Grammar schools are likely to benefit wealthy families without raising overall standards, says the OECD’s head of education.
Andreas Schleicher said international evidence suggested that selection was not linked to improving schools.
He said bright pupils in England were not getting enough opportunities, but grammar school tests were not reliable.
“Any kind of one-off test is likely to favour social background over true academic potential,” he said.
Education Secretary Justine Greening has published plans calling for more selective schools in England, and a Department for Education spokesman said any new grammars would “prioritise the admission of disadvantaged pupils”.
Mr Schleicher, the think tank’s education director, was presenting the OECD’s annual report comparing education systems across the industrialised world.
He said there was no relationship between increasing selection and how well school systems performed.
And countries such as Germany and Switzerland, where selection was widely used, were not more likely to produce high-achieving students.
“You might expect that where you have more grammar schools, you will have more of the really top students, that’s not what we’ve seen,” said Mr Schleicher.
The OECD education expert said access to selective schools was often unfairly biased towards wealthier families – and that contradicted the aim of stretching the most talented.
“I can see the case for introducing more meritocracy in the school system. Bright students here don’t always have the educational opportunities they deserve,” said Mr Schleicher.
“But what happens in most European systems is that academic selection becomes social selection.
“Schools are very good at selecting students by their social background, but they’re not very good at selecting students by their academic potential.”
When admission to school was based on a one-off test, he said, “wealthy parents will find a way through it”.
But there were Asian school systems, such as Singapore and Hong Kong, that seemed to be more effective in how they selected pupils.
“They are selective, but they seem to be very good at figuring out how good students really are,” said Mr Schleicher.
But focusing on grammars and selection was not the way to raise standards.
“I think the importance of grammar schools is dramatically overplayed,” he said.
And there should be more investment for “more schools that are more demanding and more rigorous”.
A Department for Education spokesman said: “We know that grammar schools provide a good education for their disadvantaged pupils, and we want more pupils from lower-income backgrounds to benefit from that.”

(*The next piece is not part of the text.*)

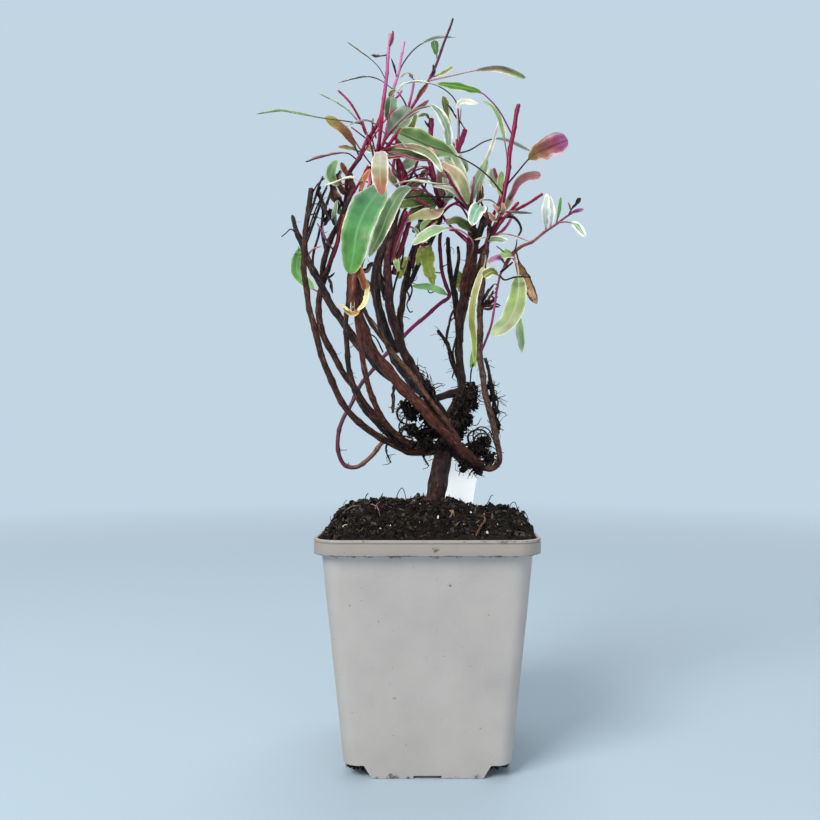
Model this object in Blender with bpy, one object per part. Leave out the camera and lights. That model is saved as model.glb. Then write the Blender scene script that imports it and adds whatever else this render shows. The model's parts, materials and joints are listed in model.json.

“We are clear that relaxing restrictions on selective education can and should be to the betterment, not at the expense, of other local schools.”
The annual OECD report highlighted the strengths and weaknesses of the UK’s education systems.
It showed that by international standards, the children of migrants did very well – and often better than those who were not migrants.
The report says that in the UK, children born to parents born overseas were more likely to go to university than those with native-born parents.
Mr Schleicher suggested that this could reflect “higher levels of motivation” among migrants, who saw education as a “way of moving up the ladder”.
In contrast, he said, British-born families were more likely to face “downward mobility” in their levels of education.
The bigger international picture, said Mr Schleicher, was of a “relentless” increase in the numbers going to university, with entry rates of 60% and above becoming increasingly common.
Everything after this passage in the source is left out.